Missing from CISA, however, is a crucial safeguard: a “private right of action” that lets people sue the government if they’re injured when an agency misuses personal information it receives from a company for cybersecurity reasons. Including such a provision should be a no-brainer—it can be found in nearly every other major cybersecurity bill that’s made it out of committee in Congress. For instance, the two cybersecurity bills that passed the House earlier this year—the Protecting Cyber Networks Act and the National Cybersecurity Protection Advancement Act—both contain a private right of action. So did the Cyber Intelligence Sharing and Protection Act, which passed the House in 2012 and again in 2013.

If we could count on government agencies to effectively and reliably police themselves, a private right of action wouldn’t be necessary. In reality, however, agency officials violate the law all the time, and they rarely face serious consequences—if any. From “epidemic[s]” of federal prosecutorial misconduct to removing classified federal records from agency systems to lying while under oath to a congressional committee, officials all too often skirt their legal duties with impunity.

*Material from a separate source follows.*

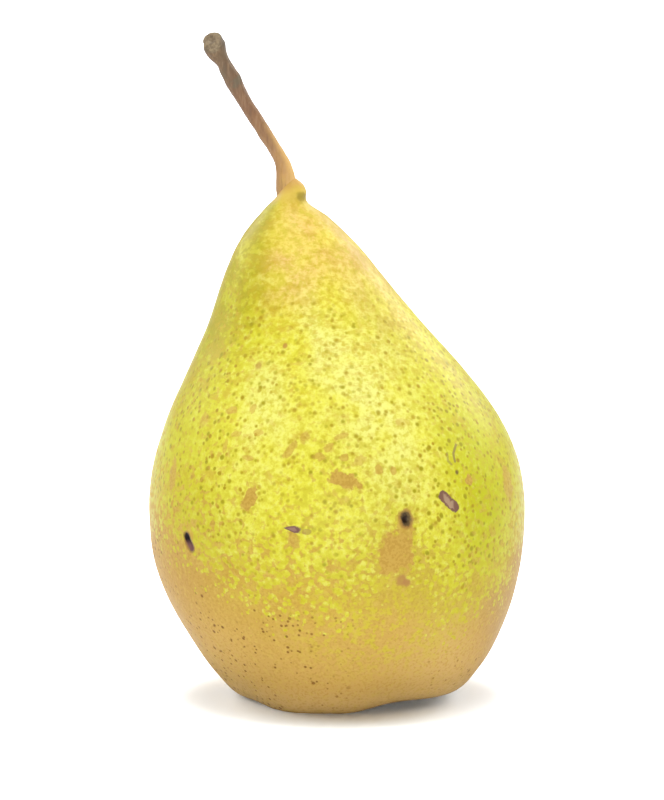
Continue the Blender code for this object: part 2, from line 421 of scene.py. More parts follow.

That’s why Congress must let people who are injured by official misconduct sue the government for damages; otherwise, agencies can hide behind sovereign immunity to avoid liability for wrongdoing.

Say a federal prosecutor decides to investigate a person for potential criminal misconduct based on suspicions derived from information shared with the federal government by a cloud computing provider under CISA. If the person ends up facing prosecution for something unrelated to CISA’s narrow list of permitted uses of cyber threat information, what can she do? Without a private right of action, successfully suing for damages is out of the question. Requesting an internal investigation of the prosecutor’s behavior is an option—but how such an inquiry is resolved is up to Department of Justice, not an independent judge. Asking a court to suppress evidence is another possibility, but CISA never mentions such a remedy for information derived from cyber threat indicators—and courts are very reluctant to suppress evidence simply because the government obtained it in violation of some statute, unless the statute expressly requires suppression. See, e.g., Sanchez-Llamas v. Oregon, 548 U.S. 331, 348 (2006).

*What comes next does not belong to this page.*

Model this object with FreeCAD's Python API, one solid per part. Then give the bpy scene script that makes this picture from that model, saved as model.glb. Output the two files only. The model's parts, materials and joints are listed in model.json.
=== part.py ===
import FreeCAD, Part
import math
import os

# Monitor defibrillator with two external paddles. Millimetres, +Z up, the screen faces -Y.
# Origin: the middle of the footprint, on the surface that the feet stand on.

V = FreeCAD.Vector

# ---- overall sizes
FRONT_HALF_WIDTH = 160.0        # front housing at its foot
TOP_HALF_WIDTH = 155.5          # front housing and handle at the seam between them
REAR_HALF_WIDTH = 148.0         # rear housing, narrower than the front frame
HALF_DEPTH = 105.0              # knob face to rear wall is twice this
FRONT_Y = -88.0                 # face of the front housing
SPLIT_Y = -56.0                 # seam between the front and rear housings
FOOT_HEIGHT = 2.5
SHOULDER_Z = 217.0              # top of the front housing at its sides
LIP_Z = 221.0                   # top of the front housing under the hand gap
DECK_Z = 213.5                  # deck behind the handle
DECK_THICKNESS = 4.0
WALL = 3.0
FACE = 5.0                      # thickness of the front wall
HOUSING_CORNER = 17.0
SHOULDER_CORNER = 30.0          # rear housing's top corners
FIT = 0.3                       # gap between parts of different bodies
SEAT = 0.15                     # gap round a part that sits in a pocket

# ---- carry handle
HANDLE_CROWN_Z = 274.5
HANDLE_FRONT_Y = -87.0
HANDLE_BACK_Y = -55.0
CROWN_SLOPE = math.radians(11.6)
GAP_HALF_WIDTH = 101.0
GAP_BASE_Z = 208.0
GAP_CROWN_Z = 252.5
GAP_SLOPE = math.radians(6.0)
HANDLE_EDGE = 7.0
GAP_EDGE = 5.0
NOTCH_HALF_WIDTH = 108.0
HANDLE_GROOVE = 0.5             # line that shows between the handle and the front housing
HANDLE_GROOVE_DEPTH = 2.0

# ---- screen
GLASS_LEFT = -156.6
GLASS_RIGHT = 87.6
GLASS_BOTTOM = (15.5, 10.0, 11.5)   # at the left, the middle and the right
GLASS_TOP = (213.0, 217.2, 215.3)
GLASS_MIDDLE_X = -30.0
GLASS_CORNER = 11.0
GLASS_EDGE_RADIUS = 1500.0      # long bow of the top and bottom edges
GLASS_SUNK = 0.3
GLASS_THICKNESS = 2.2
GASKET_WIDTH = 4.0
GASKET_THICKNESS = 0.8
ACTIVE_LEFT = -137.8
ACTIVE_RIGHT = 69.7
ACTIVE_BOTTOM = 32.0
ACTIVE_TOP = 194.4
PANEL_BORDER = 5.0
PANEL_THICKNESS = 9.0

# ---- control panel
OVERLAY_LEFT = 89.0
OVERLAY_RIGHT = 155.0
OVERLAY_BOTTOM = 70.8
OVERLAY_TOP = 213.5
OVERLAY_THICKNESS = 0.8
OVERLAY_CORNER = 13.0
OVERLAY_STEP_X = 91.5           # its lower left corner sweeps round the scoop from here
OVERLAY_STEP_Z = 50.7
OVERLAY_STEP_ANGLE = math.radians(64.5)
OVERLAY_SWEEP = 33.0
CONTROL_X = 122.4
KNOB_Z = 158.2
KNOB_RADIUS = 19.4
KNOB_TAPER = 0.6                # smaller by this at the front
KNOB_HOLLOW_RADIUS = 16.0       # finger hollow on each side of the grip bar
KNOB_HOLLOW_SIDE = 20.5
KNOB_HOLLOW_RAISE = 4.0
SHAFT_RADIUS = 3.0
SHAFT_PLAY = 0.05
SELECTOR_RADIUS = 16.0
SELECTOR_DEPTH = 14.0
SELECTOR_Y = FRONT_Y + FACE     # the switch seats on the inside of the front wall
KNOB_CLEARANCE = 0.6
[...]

To be clear, sharing information under CISA is voluntary: the bill doesn’t force companies to hand over information to the government or to other firms. But CISA’s safeguards create the appearance that federal agencies will land in hot water if they misuse the information they receive. Consider this scenario: a top federal official asks an Internet company to “volunteer” some information that’s thought to indicate a cyber threat, but the company fears that sharing the data might implicate its users’ privacy. “Don’t worry,” the official says, “we’re only allowed to use what you share with us to protect Americans from cyber attacks—the law says we can’t use this data to investigate crimes or enforce regulations except for the purpose of cybersecurity. Besides, federal procedures limit how we can share this information with other agencies.”

For many Internet companies, resisting such a pitch—especially one delivered by a top federal official—will not come easily. From state attorneys general to United States Senators, prominent public officials have a long track record of “persuading” private companies to “voluntarily” take actions that the government could not legally compel them to do. Shielding companies from potentially serious liability for sharing information about cyber threats will surely invite more sharing, thus improving our cybersecurity awareness—but freer information flows between companies and the government implicate our liberty as well as our cybersecurity.

If CISA’s backers in the Senate are sincere when they insist that the bill isn’t about mass surveillance, the best way they can prove it is by letting Americans who suffer if and when federal agencies misuse cyber threat information have their day in court. Until and unless the bill is so amended, however, passing it would be a serious mistake.